Aloalii Sasa, a local educator and an American Samoa native, was the featured speaker.
Sasa teaches advanced placement and humanities at Shoemaker High School. He is set to teach dual-credit classes next year for Central Texas College and the Killeen Independent School District. He has served since 2002 as director for the Samoa I Texas Youth Group. He also teaches language and cultural traditions.
Sasa talked about his experiences as an American Samoan and what brought him to Central Texas. He said there are three ways islanders get to the mainland: academic scholarships, athletic scholarships and the military.
To receive academic scholarships in American Samoa, students have to be in the top 1 percent of their classes. About 1,500 students graduate every year in American Samoa and fewer than 20 academic scholarships are given, he said. The population of American Samoa is 57,291, according to the 2000 Census.
Just 60 athletic scholarships were awarded in 2007, Sasa said. Most of them were for football.
The third way American Samoans get off the island is through the military. Since the island became a U.S. territory in 1900, American Samoans have fought in all U.S. wars, Sasa said.

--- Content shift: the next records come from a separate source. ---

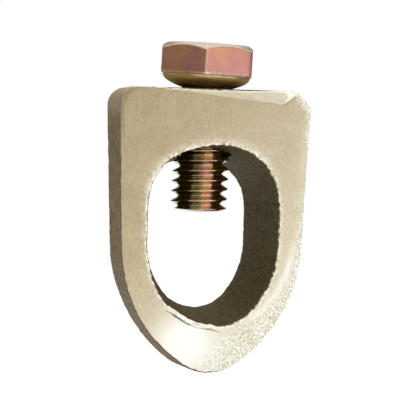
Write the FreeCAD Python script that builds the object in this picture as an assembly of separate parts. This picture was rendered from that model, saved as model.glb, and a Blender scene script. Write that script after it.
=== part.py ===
import FreeCAD, Part

import math

# Earth-rod clamp: a cast brass eye with one hex-head set bolt through its flat top.
# Frame, in millimetres: +X to the right, -Y towards the ground front face, +Z up.
# The origin is the centre of the rod seat, halfway through the casting's depth.

# ---- the casting -------------------------------------------------------------------------
BODY_DEPTH = 15.0          # front face to back face
TOP_HEIGHT = 25.3          # flat top above the rod seat's centre
TOP_HALF_WIDTH = 13.5      # where the sides would meet the top without the corner rounding
SIDE_LEAN_DEG = 2.35       # each side leans in as it goes down
TOP_CORNER_RADIUS = 2.6
SHOULDER_HEIGHT = 3.0      # where each straight side turns into the long side arc
NOSE_RADIUS = 6.4
NOSE_BOTTOM = -14.3
BACK_NOSE_DROP = 0.9       # draft: the nose reaches this much lower at the back face
OUTER_EDGE_ROUND = 0.7     # cast edges around both faces

# ---- the opening, largest at the front face ----------------------------------------------
OPENING_HALF_WIDTH = 9.2
OPENING_TOP = 17.5
OPENING_SHOULDER = 3.9     # where its straight sides turn into the side arcs
SEAT_RADIUS = 7.85         # narrow round end that takes the rod
BACK_INSET = 2.1           # the walls close in by this much at the back face
BACK_DROP = 0.5            # and the whole outline moves down by this much
CUT_OVERRUN = 1.0          # the cutter runs this far past each face

# ---- facet ground along the front top edge -----------------------------------------------
FACET_START_X = -8.5       # the facet has no width here
FACET_FALL_DEG = 7.5       # its lower edge falls to the right
FACET_TILT_DEG = 14.0      # it leans back from the front face
FACET_CUTTER_SIZE = 40.0

# ---- the tapped hole ----------------------------------------------------------------------
HOLE_OFFSET_X = -0.3       # centre of the hole's mouth in the top
BOLT_LEAN_DEG = 2.0        # the hole is drilled this far off square: the bolt's head leans to +X
HOLE_CLEARANCE = 0.05      # plain wall, this far outside the bolt's thread
MOUTH_CHAMFER = 0.5

# ---- the bolt, measured along its own axis from the casting's top ------------------------
THREAD_RADIUS = 3.97       # 5/16 in, 18 threads to the inch
THREAD_PITCH = 25.4 / 18.0
THREAD_DEPTH = 0.92
CREST_WIDTH = 0.18
THREAD_TOP = -1.0          # the thread runs out into the neck here
TIP = -17.5
TIP_CHAMFER = 0.95
NECK_RADIUS = 3.4
HEX_ACROSS_FLATS = 12.7    # 1/2 in
HEX_TURN_DEG = -12.0       # where the turned head's corners point
HEX_BOTTOM = 2.1
HEX_TOP = 6.45
HEAD_TOP_RADIUS = 5.8
HEAD_CHAMFER_DEG = 32.0
COLLAR_DEPTH = 1.65        # rounded underside of the forged head
COLLAR_RIM = 0.2           # the collar's rim stands this far inside the hex's flats

HALF_DEPTH = BODY_DEPTH / 2.0


def rad(degrees):
    return math.radians(degrees)


def point(x, z, y):
    return FreeCAD.Vector(x, y, z)


def arc_between(centre, radius, start_angle, end_angle, y):
    """An arc in the plane at y, around centre (x, z), between two angles in radians."""
    ends = []
    for angle in (start_angle, (start_angle + end_angle) / 2.0, end_angle):
        x = centre[0] + radius * math.cos(angle)
        z = centre[1] + radius * math.sin(angle)
        ends.append(point(x, z, y))
    return Part.Arc(ends[0], ends[1], ends[2]).toShape()


def mirrored(edges):
    """The same edges on the other side of the YZ plane."""
    plane_point = FreeCAD.Vector(0, 0, 0)
    plane_normal = FreeCAD.Vector(1, 0, 0)
    return [edge.mirror(plane_point, plane_normal) for edge in edges]


def closed_wire(right_half):
    """Join the right half of an outline to its mirror image."""
    edges = Part.sortEdges(right_half + mirrored(right_half))[0]
    return Part.Wire(edges)


def side_and_nose(start, lean, nose_centre_z, nose_radius, y):
    """The long arc that leaves a side at start, and the nose arc that it runs into."""
    normal = (math.cos(lean), -math.sin(lean))
    to_start = (start[0], start[1] - nose_centre_z)
    along_normal = to_start[0] * normal[0] + to_start[1] * normal[1]
    length_squared = to_start[0] ** 2 + to_start[1] ** 2
    radius = (length_squared - nose_radius ** 2) / (2.0 * (along_normal - nose_radius))
    centre = (start[0] - radius * normal[0], start[1] - radius * normal[1])
    meeting_angle = math.atan2(nose_centre_z - centre[1], -centre[0])
    side = arc_between(centre, radius, -lean, meeting_angle, y)
    nose = arc_between((0.0, nose_centre_z), nose_radius, meeting_angle, -math.pi / 2.0, y)
    return [side, nose]


def body_outline(nose_bottom, y):
    """Flat top, rounded corners, leaning sides, long side arcs and a round nose."""
    lean = rad(SIDE_LEAN_DEG)
    corner_z = TOP_HEIGHT - TOP_CORNER_RADIUS
    corner_x = TOP_HALF_WIDTH - TOP_CORNER_RADIUS * (1.0 + math.sin(lean)) / math.cos(lean)
    corner = arc_between((corner_x, corner_z), TOP_CORNER_RADIUS, math.pi / 2.0, -lean, y)
    side_top_x = corner_x + TOP_CORNER_RADIUS * math.cos(lean)
    side_top_z = corner_z - TOP_CORNER_RADIUS * math.sin(lean)
    shoulder_x = TOP_HALF_WIDTH - (TOP_HEIGHT - SHOULDER_HEIGHT) * math.tan(lean)
    top = Part.makeLine(point(0, TOP_HEIGHT, y), point(corner_x, TOP_HEIGHT, y))
    side = Part.makeLine(point(side_top_x, side_top_z, y), point(shoulder_x, SHOULDER_HEIGHT, y))
    start = (shoulder_x, SHOULDER_HEIGHT)
    lower = side_and_nose(start, lean, nose_bottom + NOSE_RADIUS, NOSE_RADIUS, y)
    return closed_wire([top, corner, side] + lower)


def opening_outline(inset, drop, y):
    """Round dome, straight sides, side arcs and the rod seat, drawn in by inset."""
    width = OPENING_HALF_WIDTH - inset
    dome_z = OPENING_TOP - OPENING_HALF_WIDTH - drop
    shoulder_z = OPENING_SHOULDER - drop
    dome = arc_between((0.0, dome_z), width, math.pi / 2.0, 0.0, y)
    side = Part.makeLine(point(width, dome_z, y), point(width, shoulder_z, y))
    lower = side_and_nose((width, shoulder_z), 0.0, -drop, SEAT_RADIUS - inset, y)
    return closed_wire([dome, side] + lower)


def opening_cutter():
    """The tapered opening, run past both faces."""
    past = CUT_OVERRUN / BODY_DEPTH
    front = opening_outline(-BACK_INSET * past, -BACK_DROP * past, -HALF_DEPTH - CUT_OVERRUN)
    back_share = 1.0 + past
    back = opening_outline(BACK_INSET * back_share, BACK_DROP * back_share,
                           HALF_DEPTH + CUT_OVERRUN)
    return Part.makeLoft([front, back], True, True)


def facet_cutter():
    """A block whose back face is the facet ground along the front top edge."""
    size = FACET_CUTTER_SIZE
    block = Part.makeBox(size, size, size, FreeCAD.Vector(0, -size, 0))
    origin = FreeCAD.Vector(0, 0, 0)
    block.rotate(origin, FreeCAD.Vector(1, 0, 0), -FACET_TILT_DEG)
    block.rotate(origin, FreeCAD.Vector(0, 1, 0), FACET_FALL_DEG)
    block.translate(FreeCAD.Vector(FACET_START_X, -HALF_DEPTH, TOP_HEIGHT))
    return block


def on_bolt_axis(shape):
    """Move a shape built on the Z axis from z = 0 onto the bolt's leaning axis."""
    shape.rotate(FreeCAD.Vector(0, 0, 0), FreeCAD.Vector(0, 1, 0), BOLT_LEAN_DEG)
    shape.translate(FreeCAD.Vector(HOLE_OFFSET_X, 0, TOP_HEIGHT))
    return shape


def revolved(profile):
    """A solid of revolution from (radius, height) points, closed along the Z axis."""
    corners = [FreeCAD.Vector(radius, 0, height) for radius, height in profile]
    corners.append(corners[0])
    face = Part.Face(Part.makePolygon(corners))
    return face.revolve(FreeCAD.Vector(0, 0, 0), FreeCAD.Vector(0, 0, 1), 360)


def hole_cutter():
    """Bolt hole with a chamfered mouth, down into the opening and no further."""
    radius = THREAD_RADIUS + HOLE_CLEARANCE
    above = 3.0
    below = OPENING_TOP - TOP_HEIGHT - 4.0
    profile = [
        (0.0, above),
        (radius + MOUTH_CHAMFER + above, above),
        (radius, -MOUTH_CHAMFER),
        (radius, below),
        (0.0, below),
    ]
    return on_bolt_axis(revolved(profile))


def make_body():
    front = body_outline(NOSE_BOTTOM, -HALF_DEPTH)
    back = body_outline(NOSE_BOTTOM - BACK_NOSE_DROP, HALF_DEPTH)
    block = Part.makeLoft([front, back], True, True)
    rims = []
    for edge in block.Edges:
        if edge.BoundBox.YLength < BODY_DEPTH / 2.0:
            rims.append(edge)
    block = block.makeFillet(OUTER_EDGE_ROUND, rims)
    block = block.cut(facet_cutter())
    block = block.cut(opening_cutter())
    return block.cut(hole_cutter())


def make_thread():
    """A 60 degree thread on its core, with a chamfered tip and a run-out into the neck."""
    root = THREAD_RADIUS - THREAD_DEPTH
    sunk = 0.05
    half_crest = CREST_WIDTH / 2.0
    half_base = half_crest + (THREAD_DEPTH + sunk) * math.tan(rad(30.0))
    start = TIP - THREAD_PITCH
    height = THREAD_TOP - start + THREAD_PITCH
    helix = Part.makeLongHelix(THREAD_PITCH, height, root)
    profile = Part.makePolygon([
        FreeCAD.Vector(root - sunk, 0, -half_base),
        FreeCAD.Vector(THREAD_RADIUS, 0, -half_crest),
        FreeCAD.Vector(THREAD_RADIUS, 0, half_crest),
        FreeCAD.Vector(root - sunk, 0, half_base),
        FreeCAD.Vector(root - sunk, 0, -half_base),
    ])
    ridge = Part.Wire(helix.Edges).makePipeShell([profile], True, True)
    ridge.translate(FreeCAD.Vector(0, 0, start))
    core = Part.makeCylinder(root, height, FreeCAD.Vector(0, 0, start))
    threaded = core.fuse(ridge)
    outside = THREAD_RADIUS + 0.3
    tip_radius = THREAD_RADIUS - TIP_CHAMFER
    rise = outside - NECK_RADIUS
    envelope = revolved([
        (0.0, TIP),
        (tip_radius, TIP),
        (outside, TIP + (outside - tip_radius) * 0.75),
        (outside, THREAD_TOP - rise),
        (NECK_RADIUS, THREAD_TOP),
        (0.0, THREAD_TOP),
    ])
    return threaded.common(envelope)


def make_head():
    """Hexagon, chamfered on top, over the rounded collar and the neck."""
    corner_radius = HEX_ACROSS_FLATS / math.sqrt(3.0)
    corners = []
    for index in range(7):
        angle = rad(HEX_TURN_DEG - 90.0 + 60.0 * index)
        x = corner_radius * math.cos(angle)
        y = corner_radius * math.sin(angle)
        corners.append(FreeCAD.Vector(x, y, HEX_BOTTOM))
    prism = Part.Face(Part.makePolygon(corners)).extrude(FreeCAD.Vector(0, 0, HEX_TOP - HEX_BOTTOM))
    wide = corner_radius + 1.0
    chamfer_drop = (wide - HEAD_TOP_RADIUS) * math.tan(rad(HEAD_CHAMFER_DEG))
    cap = revolved([
        (0.0, HEX_TOP),
        (HEAD_TOP_RADIUS, HEX_TOP),
        (wide, HEX_TOP - chamfer_drop),
        (wide, HEX_BOTTOM),
        (0.0, HEX_BOTTOM),
    ])
    return prism.common(cap)


def make_collar_and_neck():
    """A quarter ellipse turned round the axis, then the neck down to the thread."""
    rim = HEX_ACROSS_FLATS / 2.0 - COLLAR_RIM
    steps = 8
    profile = [(0.0, HEX_BOTTOM)]
    for index in range(steps + 1):
        angle = math.pi / 2.0 * index / steps
        radius = NECK_RADIUS + (rim - NECK_RADIUS) * math.cos(angle)
        profile.append((radius, HEX_BOTTOM - COLLAR_DEPTH * math.sin(angle)))
    profile.append((NECK_RADIUS, THREAD_TOP))
    profile.append((0.0, THREAD_TOP))
    return revolved(profile)


def make_bolt():
    upper = make_head().fuse(make_collar_and_neck())
    bolt = upper.fuse(make_thread()).removeSplitter()
    return on_bolt_axis(bolt)


def save(name, shape):
    solids = shape.Solids
    print(name, "solids", len(solids), "valid", shape.isValid(), "volume", round(shape.Volume, 1))
    shape.exportStep("parts/" + name + ".step")


save("clamp_body", make_body())
save("hex_bolt", make_bolt())
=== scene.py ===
import math

import bpy
import numpy as np
from mathutils import Matrix, Vector, noise


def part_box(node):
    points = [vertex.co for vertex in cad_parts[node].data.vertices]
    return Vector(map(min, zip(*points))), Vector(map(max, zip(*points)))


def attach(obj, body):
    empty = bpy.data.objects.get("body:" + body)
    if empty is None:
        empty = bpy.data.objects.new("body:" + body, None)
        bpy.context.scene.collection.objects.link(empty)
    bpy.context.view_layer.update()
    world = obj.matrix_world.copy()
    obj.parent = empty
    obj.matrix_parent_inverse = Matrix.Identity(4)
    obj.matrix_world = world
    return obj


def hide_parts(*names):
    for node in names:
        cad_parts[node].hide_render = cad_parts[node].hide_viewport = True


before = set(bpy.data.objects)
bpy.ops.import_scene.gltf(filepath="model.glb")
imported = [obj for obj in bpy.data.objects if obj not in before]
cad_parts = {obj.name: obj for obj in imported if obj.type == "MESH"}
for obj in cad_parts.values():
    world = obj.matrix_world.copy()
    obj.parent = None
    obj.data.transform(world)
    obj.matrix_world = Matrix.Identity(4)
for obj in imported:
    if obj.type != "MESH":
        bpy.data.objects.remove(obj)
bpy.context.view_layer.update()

# Earth-rod clamp: a sand-cast brass eye and its yellow-passivated set bolt.
# Shapes are worked out in millimetres in the CAD frame and scaled to metres when a mesh is made.
MM = 0.001

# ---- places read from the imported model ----
body_low, body_high = (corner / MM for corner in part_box("clamp_body"))
FRONT_Y = body_low.y
BACK_Y = body_high.y
TOP_Z = body_high.z
DEPTH = BACK_Y - FRONT_Y

# ---- the casting's outlines ----
TOP_HALF_WIDTH = 13.5
SIDE_LEAN = math.radians(2.35)
TOP_CORNER_RADIUS = 2.6
SHOULDER_HEIGHT = 3.0
NOSE_RADIUS = 6.4
FRONT_NOSE_Z = -14.3
BACK_NOSE_Z = body_low.z
OPENING_HALF_WIDTH = 9.2
OPENING_TOP = 17.6
OPENING_SHOULDER = 3.9
SEAT_RADIUS = 7.85
DOME_SQUARENESS = 2.25  # 2 would be a round dome
BACK_INSET = 2.1
BACK_DROP = 0.5
RING_CENTRE_Z = 6.0  # the mesh's rows run outwards from here
OUTLINE_STEP = 0.05

# ---- how finely the casting is meshed ----
AROUND = 500
FRONT_STEPS = 54
WALL_STEPS = 46
BACK_STEPS = 24
ROUND_STEPS = 4

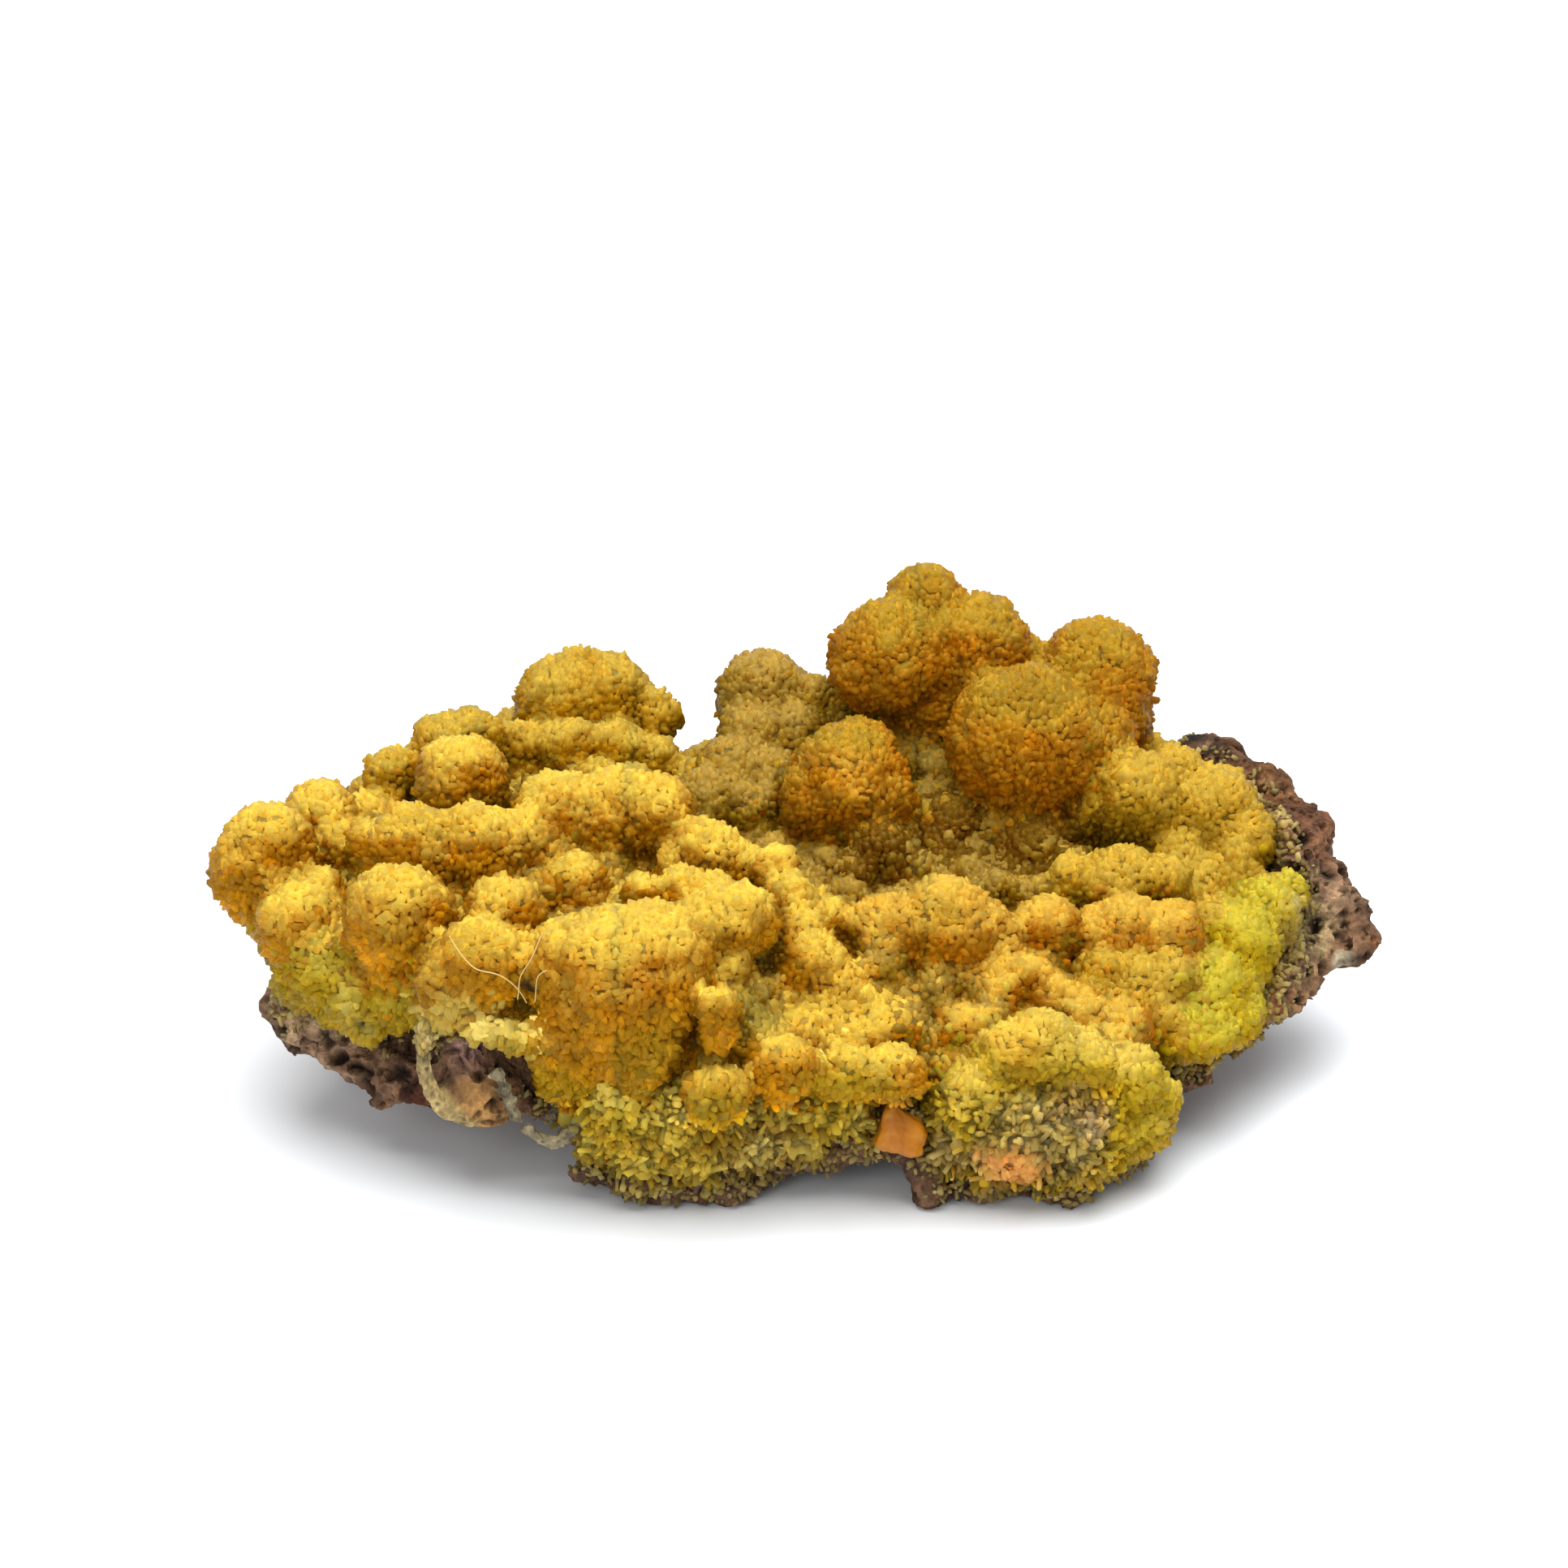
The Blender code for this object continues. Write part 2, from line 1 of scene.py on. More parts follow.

Eighteen have lost their lives in Iraq and Afghanistan and those deaths were felt nationwide, Sasa said. A news organization traveled to American Samoa to find out about its people's military service. A mother who lost a son in combat was asked why she allowed another son to join. Once a warrior falls, another must step up to take their place, the crew was told.
Sasa's father joined the Army in 1981 to find a better future for his family, he said, adding he was thankful for the opportunities and blessings that life has brought him.
The military has been good for the people of the Pacific islands and the people of the Pacific islands have been good for the military, he added.